Serial Information: Civil Engineering—ASCE, 1978, Vol. 48, Issue 4, Pg. 60-65

Document Type: Feature article


This article tells the story of computer use in a medium-sized consulting engineering firm in the water resources field, Boyle Engineering Co., of Newport Beach, Calif. In the mid 1960's, the firm put computer time-sharing terminals in all their offices, and led to the establishment of the firm's Dept. of Computer Services in 1969. A small IBM 1130 computer, rented at a cost of $1500/month, performed reliably, and rapid progress was made.
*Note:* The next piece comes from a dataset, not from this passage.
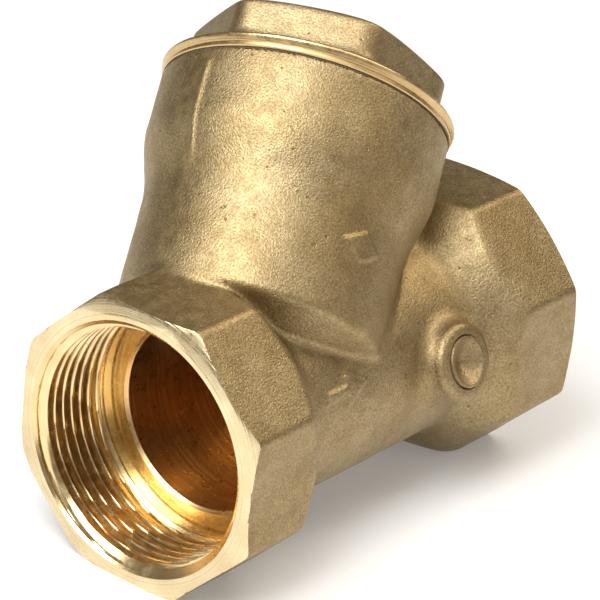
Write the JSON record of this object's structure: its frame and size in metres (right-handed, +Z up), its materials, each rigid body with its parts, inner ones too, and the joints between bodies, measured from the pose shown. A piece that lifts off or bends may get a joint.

Growth brought more accounting problems, more management problems, more engineering problems — all for the computer. The 1130 became overworked and was upgraded by adding peripherals. Finally, this computer was replaced by a more powerful look-alike — the CHI-2130, a computer 20 times more productive than the original IBM 1130. After more than three years of use of the CHI, the company is replacing it with a still bigger and more versatile computer, the HP-3000. This computer can accomodate up to 64 remote terminals, and will be closer to company engineers.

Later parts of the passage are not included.